Later Bill brought some California friends to Minnesota to join AIM in a fishing rights demonstration on the Leech Lake Indian Reservation. “We joined AIM in Minneapolis and went up to Cass Lake and set up an armed encampment,” Bill recalls. “We knew it was wrong for them to be arresting people and throwing them in jail. Those were our God-given, inherent rights.”
He remembered getting chased off the ricing lakes in his youth. “You’d go ricing on what you considered to be Indian land, and there would be someone there to arrest you. I think that’s why I had it in me to fight.”
Their actions led to the groundbreaking case Leech Lake Band of Chippewa Indians v. Herbst, which resulted in the federal recognition of Band members’ right to hunt, fish and gather on the reservation — free of Minnesota game and fish laws.
After the decision, Indian tribes started developing their own conservation codes and establishing their own tribal court administration. “I’m proud to say I was part of that,” Bill says.
Following his rabble-rousing period, Bill began a long career of working on behalf of tribal sovereignty in California, Nevada, Minnesota, Oklahoma, and Washington, while raising six daughters and two sons.
Among his accomplishments, Bill:
Served as executive director of the American Indian Center in Sacramento.
Helped start the California Indian Manpower Consortium — including 100 tribes — which is still in operation.
Worked as business manager for the Pyramid Lake Indian Reservation in Nevada, helping to get a museum built that is still standing today.
Wrote a book on Chippewa government and developed a curriculum to be used in schools.
Helped the Comanche tribe in Oklahoma rebuild their reservation by coordinating loans from the American Indian -
National Bank and initiating gaming operations.
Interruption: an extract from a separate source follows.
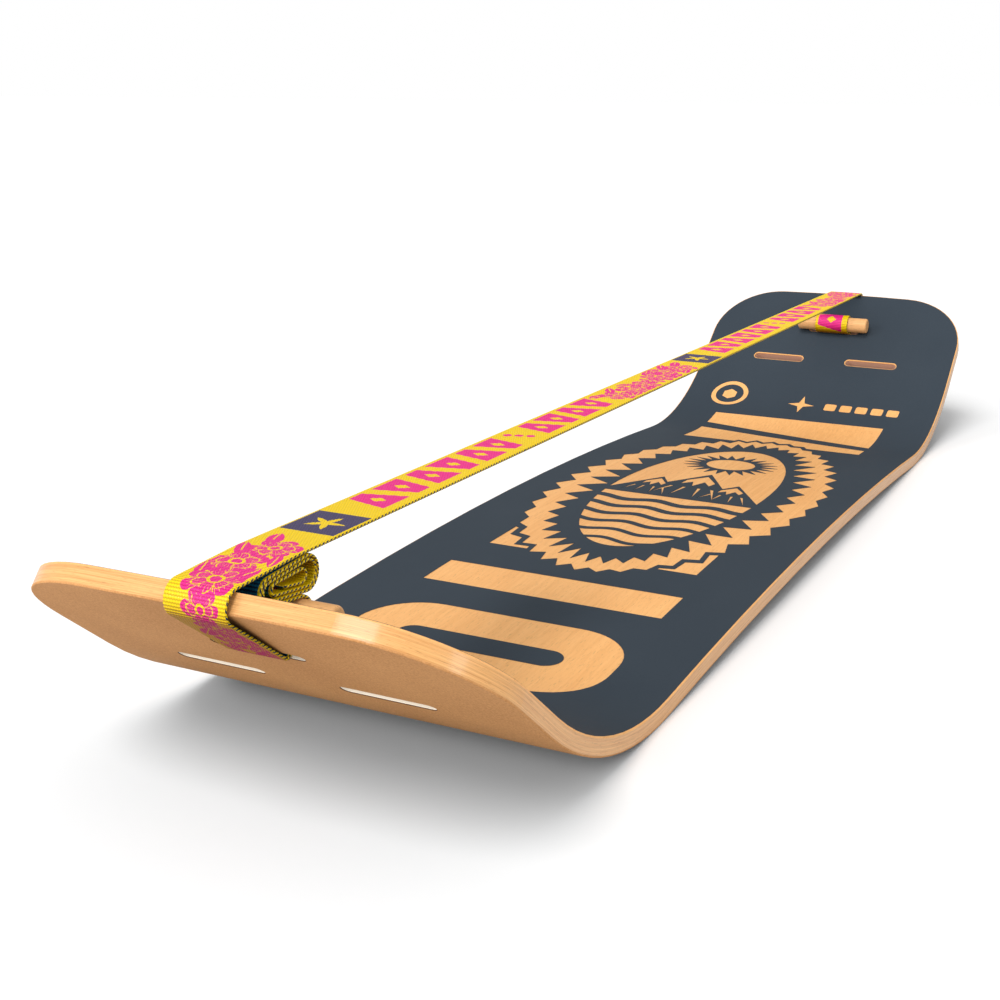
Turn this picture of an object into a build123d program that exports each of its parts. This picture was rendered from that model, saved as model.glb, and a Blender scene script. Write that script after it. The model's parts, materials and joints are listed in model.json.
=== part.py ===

Helped the Puyallup tribe in Washington win a $160 million land claim settlement and put land in trust starting the Puyallup First housing project. Current Tribal Chairman Bill Sterud remembers Schaaf’s contributions and offers his respect whenever Bill comes back for visits.
Worked with Leisure Time Gaming, St. Cloud, to secure contracts with several tribes to operate and finance Indian casinos, including Shooting Star Casino in Mahnomen, Minnesota.
Won national Indian basketball championships (and several MVP awards) for his age group in his 20s, 30s, 40s, 50s, 60s and 70s.
Basketball, family, travel and art keep Bill busy now. Bill learned about Ojibwe birch bark arts as a child in the north woods, but he didn’t try it himself until 10 years ago. Although he makes some baskets and model canoes, his favorite work is making picture frames with traditional floral designs.
Bill’s work is currently on display at the Mille Lacs Band of Ojibwe Government Center, Health Center, and District II and III Administration Offices.